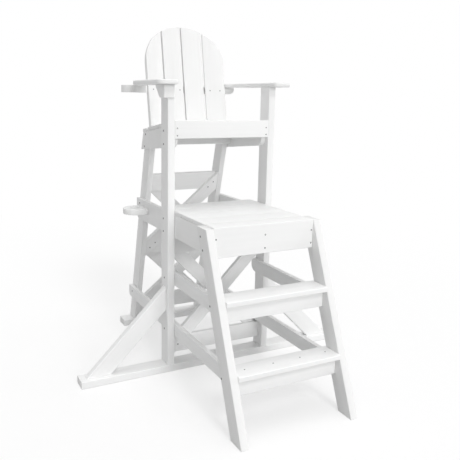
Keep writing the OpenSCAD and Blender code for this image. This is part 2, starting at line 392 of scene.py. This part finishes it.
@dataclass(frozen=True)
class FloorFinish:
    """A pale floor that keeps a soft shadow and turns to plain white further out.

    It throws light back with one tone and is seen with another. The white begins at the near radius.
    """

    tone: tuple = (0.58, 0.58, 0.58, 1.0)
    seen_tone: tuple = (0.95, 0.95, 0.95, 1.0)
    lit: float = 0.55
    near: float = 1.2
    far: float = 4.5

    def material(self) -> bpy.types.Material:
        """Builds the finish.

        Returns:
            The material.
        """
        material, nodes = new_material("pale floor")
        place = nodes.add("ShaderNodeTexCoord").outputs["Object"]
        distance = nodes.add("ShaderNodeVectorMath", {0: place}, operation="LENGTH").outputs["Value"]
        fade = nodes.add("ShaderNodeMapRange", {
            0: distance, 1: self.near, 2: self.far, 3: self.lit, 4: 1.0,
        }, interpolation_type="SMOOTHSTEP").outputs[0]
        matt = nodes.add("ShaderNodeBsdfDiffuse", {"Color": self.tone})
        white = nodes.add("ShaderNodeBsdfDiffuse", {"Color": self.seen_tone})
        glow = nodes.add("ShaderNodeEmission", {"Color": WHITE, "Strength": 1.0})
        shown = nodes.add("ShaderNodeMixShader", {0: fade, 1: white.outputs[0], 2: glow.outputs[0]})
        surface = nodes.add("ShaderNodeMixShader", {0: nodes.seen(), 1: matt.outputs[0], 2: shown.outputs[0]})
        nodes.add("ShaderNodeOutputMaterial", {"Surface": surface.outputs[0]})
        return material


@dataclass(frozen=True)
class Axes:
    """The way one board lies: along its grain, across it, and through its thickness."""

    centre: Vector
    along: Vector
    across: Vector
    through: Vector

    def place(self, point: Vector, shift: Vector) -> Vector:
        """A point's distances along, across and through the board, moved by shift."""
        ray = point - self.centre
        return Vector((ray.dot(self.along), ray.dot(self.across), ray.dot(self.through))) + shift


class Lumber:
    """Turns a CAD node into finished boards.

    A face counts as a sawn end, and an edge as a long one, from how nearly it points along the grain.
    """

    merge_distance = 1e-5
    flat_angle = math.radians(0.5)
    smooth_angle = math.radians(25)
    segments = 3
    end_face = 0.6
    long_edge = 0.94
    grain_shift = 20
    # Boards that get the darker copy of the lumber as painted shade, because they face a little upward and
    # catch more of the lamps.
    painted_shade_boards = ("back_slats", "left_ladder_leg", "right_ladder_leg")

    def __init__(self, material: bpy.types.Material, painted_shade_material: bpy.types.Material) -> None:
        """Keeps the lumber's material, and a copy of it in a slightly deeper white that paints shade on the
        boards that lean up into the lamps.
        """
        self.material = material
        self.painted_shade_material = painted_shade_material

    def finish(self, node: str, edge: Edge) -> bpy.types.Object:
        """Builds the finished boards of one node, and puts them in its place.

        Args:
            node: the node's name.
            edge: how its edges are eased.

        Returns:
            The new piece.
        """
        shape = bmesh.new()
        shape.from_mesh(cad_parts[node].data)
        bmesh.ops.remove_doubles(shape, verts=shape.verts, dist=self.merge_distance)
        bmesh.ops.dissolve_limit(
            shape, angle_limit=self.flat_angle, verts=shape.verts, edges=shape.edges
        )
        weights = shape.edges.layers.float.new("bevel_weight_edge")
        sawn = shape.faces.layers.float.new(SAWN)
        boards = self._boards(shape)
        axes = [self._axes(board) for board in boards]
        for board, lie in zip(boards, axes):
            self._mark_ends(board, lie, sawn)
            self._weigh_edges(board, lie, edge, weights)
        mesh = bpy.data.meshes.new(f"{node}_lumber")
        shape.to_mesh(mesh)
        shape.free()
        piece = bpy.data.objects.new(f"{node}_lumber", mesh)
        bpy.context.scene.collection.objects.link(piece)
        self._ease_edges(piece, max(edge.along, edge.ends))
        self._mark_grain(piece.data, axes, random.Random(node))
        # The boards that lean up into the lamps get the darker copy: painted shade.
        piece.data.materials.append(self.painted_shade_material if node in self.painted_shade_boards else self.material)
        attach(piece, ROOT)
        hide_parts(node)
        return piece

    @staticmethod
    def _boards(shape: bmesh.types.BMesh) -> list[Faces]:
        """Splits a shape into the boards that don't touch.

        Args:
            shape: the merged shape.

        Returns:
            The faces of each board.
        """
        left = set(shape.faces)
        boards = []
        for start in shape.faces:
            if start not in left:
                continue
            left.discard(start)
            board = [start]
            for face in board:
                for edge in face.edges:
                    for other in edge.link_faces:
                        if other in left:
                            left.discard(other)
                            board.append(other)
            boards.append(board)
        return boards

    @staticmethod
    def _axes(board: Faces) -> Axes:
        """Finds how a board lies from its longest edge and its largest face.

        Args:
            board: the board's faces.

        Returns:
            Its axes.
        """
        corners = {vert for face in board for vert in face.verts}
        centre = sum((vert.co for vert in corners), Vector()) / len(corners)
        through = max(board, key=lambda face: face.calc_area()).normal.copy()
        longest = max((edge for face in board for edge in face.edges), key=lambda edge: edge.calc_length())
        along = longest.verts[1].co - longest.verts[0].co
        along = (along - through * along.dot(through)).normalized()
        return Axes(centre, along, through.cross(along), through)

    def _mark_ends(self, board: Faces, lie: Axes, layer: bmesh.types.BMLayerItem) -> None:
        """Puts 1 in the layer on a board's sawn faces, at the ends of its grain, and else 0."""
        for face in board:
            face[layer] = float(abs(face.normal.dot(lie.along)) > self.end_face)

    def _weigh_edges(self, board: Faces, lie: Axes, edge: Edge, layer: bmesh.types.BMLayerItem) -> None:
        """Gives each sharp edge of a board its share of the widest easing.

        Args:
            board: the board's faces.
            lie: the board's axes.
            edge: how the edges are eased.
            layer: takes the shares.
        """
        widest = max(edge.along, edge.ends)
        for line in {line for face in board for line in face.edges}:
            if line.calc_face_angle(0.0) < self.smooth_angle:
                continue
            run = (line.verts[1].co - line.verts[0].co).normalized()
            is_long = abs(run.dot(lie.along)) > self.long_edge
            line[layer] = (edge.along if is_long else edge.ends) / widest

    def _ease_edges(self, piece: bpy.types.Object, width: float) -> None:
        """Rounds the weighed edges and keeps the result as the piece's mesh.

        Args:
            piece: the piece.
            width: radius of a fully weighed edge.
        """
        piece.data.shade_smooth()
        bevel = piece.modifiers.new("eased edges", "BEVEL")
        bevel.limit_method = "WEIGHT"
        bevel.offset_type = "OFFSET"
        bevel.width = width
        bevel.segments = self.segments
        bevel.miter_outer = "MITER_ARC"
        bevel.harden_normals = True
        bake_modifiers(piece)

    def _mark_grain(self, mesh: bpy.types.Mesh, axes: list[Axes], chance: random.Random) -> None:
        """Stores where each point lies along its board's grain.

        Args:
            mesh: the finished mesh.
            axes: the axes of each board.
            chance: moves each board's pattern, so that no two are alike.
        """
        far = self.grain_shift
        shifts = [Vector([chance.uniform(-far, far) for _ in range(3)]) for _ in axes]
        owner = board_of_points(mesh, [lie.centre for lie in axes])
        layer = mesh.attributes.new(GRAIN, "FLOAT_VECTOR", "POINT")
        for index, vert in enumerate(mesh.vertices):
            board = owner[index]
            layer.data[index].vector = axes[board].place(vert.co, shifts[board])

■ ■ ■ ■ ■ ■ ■

**Task instructions:** Tally up the lines in the preceding listing that contain the string "scene". Respond with the number and nothing else.

**Task result:** 2